Kafka’s figure refuses to believe the mistake goes back to the moment when he was first chained. So he continues to exercise the limited possibilities in front of him. Of course, knowing that the chains are a mistake doesn’t release them. What can change though, is the past. We are all familiar with the moment of understanding that happens when a crucial recognition is made, the moment that changes the past. We realise something, and our understanding of a whole course of events changes, a course of events which had seemed stable until that moment. Of course, chronological time marches on relentlessly, and events don’t change after the fact. We do forget them though, we fail to attend, our subjectivity inflates to the size of the world, artificially suturing together its wounds.
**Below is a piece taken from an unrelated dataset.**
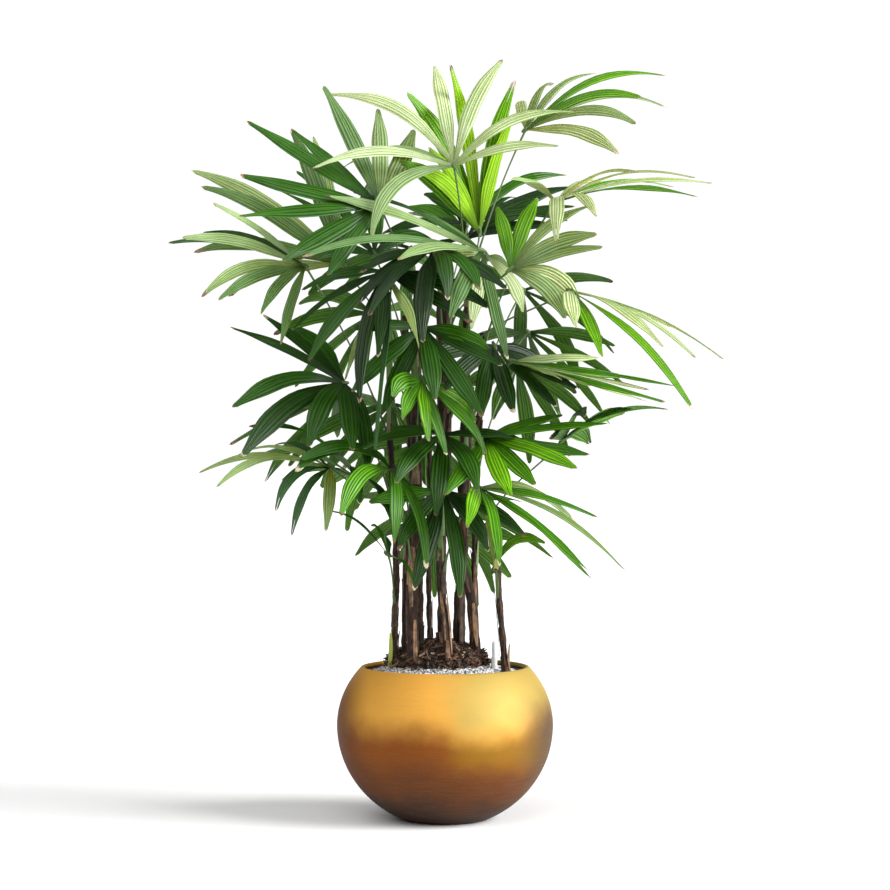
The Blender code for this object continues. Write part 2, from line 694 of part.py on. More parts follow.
def roughened(piece):
    """Uneven the top of the mound, inwards and downwards only."""
    chance = random.Random(7)
    for vert in piece.data.vertices:
        if vert.co.z > GRAVEL_TOP + 0.002:
            vert.co.z -= chance.uniform(0.0, 0.007)
            vert.co.xy *= chance.uniform(0.94, 1.0)


def make_planter(part, cutters, finishes):
    """Pot, soil, gravel, mound, gauge and stump, the gravel and mound cut clear of what stands in them."""
    turned("pot", pot_profile(), POT_SIDES, part, finishes["gold"])
    turned("soil", soil_profile(), POT_SIDES, part, finishes["soil"])
    gauge = [(0, GAUGE_TOP), (GAUGE_RADIUS, GAUGE_TOP), (GAUGE_RADIUS, GAUGE_FOOT_TOP),
             (GAUGE_FOOT_RADIUS, GAUGE_FOOT_TOP), (GAUGE_FOOT_RADIUS, GROUND), (0, GROUND)]
    piece = turned("water_gauge", gauge, 12, part, finishes["gauge"])
    piece.data.transform(Matrix.Translation((GAUGE_X, GAUGE_Y, 0)))
    stump_top = Vector((*STUMP_FOOT, STUMP_TOP))
    stump_foot = Vector((*STUMP_FOOT, GROUND))
    tube("cane_stump", [stump_foot, stump_top], [STUMP_RADIUS] * 2, 2, part, finishes["cane"])
    for name, profile, sides, middle, finish in (
            ("gravel", gravel_profile(), POT_SIDES, 0.0, finishes["gravel"]),
            ("root_mound", mound_profile(), MOUND_SIDES, MOUND_X, finishes["bark"])):
        piece = turned(name, profile, sides, part, finish, ring=name == "gravel")
        if name == "root_mound":
            roughened(piece)
            piece.data.transform(Matrix.Translation((middle, 0, 0)))
        standing_cutters(cutters, stump_foot, stump_top, finish)
        joined(piece, "DIFFERENCE", cutters, finish)


def standing_cutters(cutters, stump_foot, stump_top, finish):
    """Fattened copies of everything that stands in the mound and the gravel."""
    down = UP * 0.02
    for index in range(len(CANES)):
        points, radii = cane_line(index)
        points[0] = points[0] - (points[1] - points[0]).normalized() * 0.020
        tube("cutter", points[:3], [r + CUT_GAP for r in radii[:3]], 2, cutters, finish)
    tube("cutter", [stump_foot - down, stump_top + down], [STUMP_RADIUS + CUT_GAP] * 2, 2, cutters, finish)
    foot = Vector((GAUGE_X, GAUGE_Y, GROUND))
    tube("cutter", [foot - down, foot + down * 4], [GAUGE_FOOT_RADIUS + CUT_GAP] * 2, 4, cutters, finish)
    for cutter in cutters.objects:
        cutter.hide_render = True
        cutter.display_type = "WIRE"


def main():
    for old in list(bpy.data.objects):
        bpy.data.objects.remove(old)
    part = bpy.data.collections.new("lady_palm")
    cutters = bpy.data.collections.new("cutters")
    bpy.context.scene.collection.children.link(part)
    bpy.context.scene.collection.children.link(cutters)
    finishes = {
        "gold": material("gold_finish", (0.62, 0.38, 0.09), 0.35, 0.85),
        "soil": material("potting_soil", (0.045, 0.028, 0.018), 0.95),
        "bark": material("bark_mulch", (0.09, 0.05, 0.03), 0.95),
        "gravel": material("grey_gravel", (0.55, 0.55, 0.54), 0.8),
        "cane": material("fibrous_cane", (0.10, 0.055, 0.035), 0.9),
        "leaf": material("leaf_green", (0.07, 0.22, 0.03), 0.45),
        "gauge": material("clear_gauge", (0.85, 0.88, 0.86), 0.25),
    }
    make_planter(part, cutters, finishes)
    for index in range(len(CANES)):
        points, radii = cane_line(index)
        points[0] = points[0] - (points[1] - points[0]).normalized() * 0.012
        cane = tube(f"cane_{index + 1:02d}", points, radii, 2, part, finishes["cane"])
        flat_foot(cane, GROUND)
    make_fronds(part, finishes["leaf"])


def make_fronds(part, finish):
    """Each frond's petiole, hub and leaflets joined into one body."""
    petioles, crowns = grow(FRONDS)
    for number, (frond, line, leaves) in enumerate(zip(FRONDS, petioles, crowns)):
        if not line:
            continue
        blades = bpy.data.collections.new("blades")
        bpy.context.scene.collection.children.link(blades)
        stem = tube(f"frond_{number + 1:02d}", line[0], line[1], 0, part, finish)
        bead("hub", frond, blades, finish)
        for draw, path, length in leaves:
            lofted("blade", leaf_sections(frond, draw, path, length, stations_of(frond), 0.0), blades, finish)
        joined(stem, "UNION", blades, finish)
        bpy.data.collections.remove(blades)


main()
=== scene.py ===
"""Looks of a lady palm in a gold globe pot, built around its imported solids.

The limbs follow the source's growth rule, written again here, so each fine frond and cane lies where its
solid lies.
"""
import math
import random
from typing import NamedTuple

import bmesh
import bpy
import numpy as np
from mathutils import Matrix, Quaternion, Vector, noise
from mathutils.bvhtree import BVHTree


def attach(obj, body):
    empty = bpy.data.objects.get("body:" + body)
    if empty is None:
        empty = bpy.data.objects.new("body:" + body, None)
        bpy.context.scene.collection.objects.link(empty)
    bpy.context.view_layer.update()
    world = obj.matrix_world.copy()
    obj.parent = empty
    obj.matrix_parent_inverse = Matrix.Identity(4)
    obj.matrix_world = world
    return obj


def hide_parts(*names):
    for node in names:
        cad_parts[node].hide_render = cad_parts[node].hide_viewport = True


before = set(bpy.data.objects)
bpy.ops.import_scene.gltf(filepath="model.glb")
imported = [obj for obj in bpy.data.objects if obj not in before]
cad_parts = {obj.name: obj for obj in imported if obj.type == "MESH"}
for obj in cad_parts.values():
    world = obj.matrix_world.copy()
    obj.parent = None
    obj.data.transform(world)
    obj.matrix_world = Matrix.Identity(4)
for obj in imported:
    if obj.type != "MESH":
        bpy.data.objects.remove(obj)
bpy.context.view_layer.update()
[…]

As we in Melbourne come out of lockdown and return to the cafes, pubs, bookstores, and galleries, there is a moment of possibility. I was of course relieved and excited to be able to enjoy some of the things I love about the city again. By now, most of the time things feel pretty normal, aside from the ubiquitous QR codes and masks at the supermarket. But that’s the problem. This moment has to be where we attend to the horrors visited on our neighbours during the lockdowns, horrors that were already present. We can’t remember this as nothing more than the mediocre, white, male, middle class nightmare of working from home with children and gaining weight that I endured. We have to attend to how it is that I am writing in a public forum using the singular plural, we, in order to speak of this. Who is this “we”? I got my cafes and pubs back, my stress levels have come down and my health is coming back. But, what of the mother protecting her children from the abusive parter are/were trapped indoors with? What of the hundreds of thousands who have no idea what the federal government is going to give them next week, next month, just to survive? What of my indigenous neighbours, who find themselves, their health, and communities made even more vulnerable? What of the elderly, who find themselves vulnerable to a sector engaged in profit making “care”? Those problems were there already, and remain with us. How we retroactively create this history, how we tell ourselves this ends, matters. It’s too easy to, like Mr Lambert, escape.

Scott A. Kirkland is the John and Jeanne Stockdale Lecturer in Practical Theology and Ethics at Trinity College Theological School. His work focuses on modern German thought and its relationship to political-theological questions. He is the author of Into the Far Country: Karl Barth and the Modern Subject (Fortress, 2016), and co-author of Eschatology (Eerdmans, 2018).